By Meghana Keshavan
DETROIT (Reuters) - Jury selection began on Tuesday in the trial of seven members of a Midwestern militia accused of plotting to kill police to spark a wider war against the U.S. government.
Calling themselves the Hutaree, the group opposed any government regulation of firearms and explosives and conspired to kill a police officer and then ambush a funeral procession motorcade using homemade explosive devices, a federal indictment unsealed in March 2010 alleges.
The jury in the trial before U.S. District Court Judge Victoria Roberts in Detroit is to remain anonymous to the defendants and public, an unusual measure to protect their safety.
Defense attorneys argue the group was merely engaging in angry expressions of free speech in conversations that were secretly recorded and did not demonstrate real intent to carry out acts of domestic terrorism.
No attacks were carried out.
The court aims to narrow the pool to 50 possible jurors by the end of this week.

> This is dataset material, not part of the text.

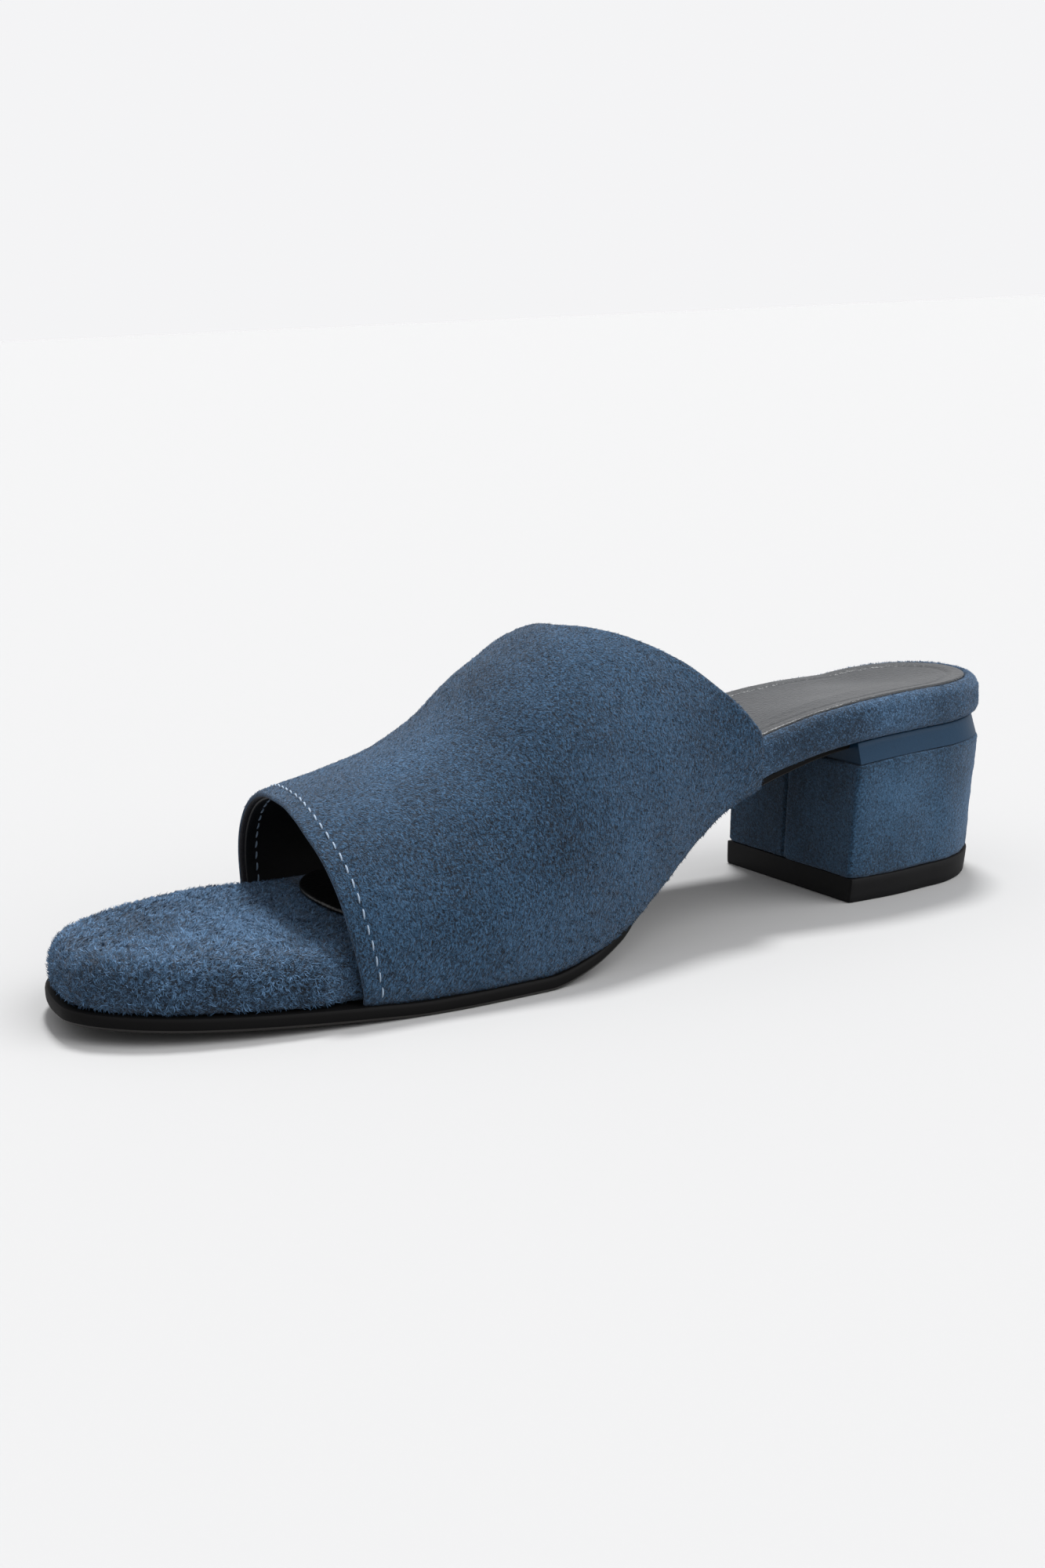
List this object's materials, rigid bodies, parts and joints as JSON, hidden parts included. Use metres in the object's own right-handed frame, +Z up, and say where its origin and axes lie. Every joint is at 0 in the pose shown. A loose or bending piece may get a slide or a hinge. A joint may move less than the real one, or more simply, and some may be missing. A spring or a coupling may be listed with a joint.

Prosecutors and defense attorneys were due to select the final jury plus alternates on Monday, when opening statements were expected.
Roberts took the lead questioning prospective jurors on Tuesday, asking about their views on militias and the right to bear arms.
One possible juror who was charged with arson in 1994 for burning down her husband's house told the court she did so after he attempted to sell her daughter for $60,000. Another, a minister, said she believed only business owners and police officers should be allowed to own firearms. "We don't want crazy people walking around with guns," she said.
By the end of the day, 14 prospective jurors were approved for the next phase of selection and seven excused.
The FBI on Monday warned anti-government extremists opposed to taxes and regulations posed a growing threat to state and local law enforcement officers.
While most convictions were mostly for white-collar crimes -- there were 18 convictions each in 2010 and 2011 and 10 in 2009 -- two Arkansas police officers were shot and killed in May 2010 after an argument with a "sovereign citizen" following a traffic stop.
Another fired at but missed a police officer in Texas last year after a traffic stop.
In the case of the Hutaree, prosecutors contend the group had met regularly since 2008 to conduct military style training and were in training for an impending battle. Federal agents seized machine guns, unregistered short-barrel guns, ammunition, explosive devices and materials that could be used to make explosives, according to court documents.
The charges against all seven include sedition, the attempted use of weapons of mass destruction and firearms offenses.
The trial was expected to last six to eight weeks.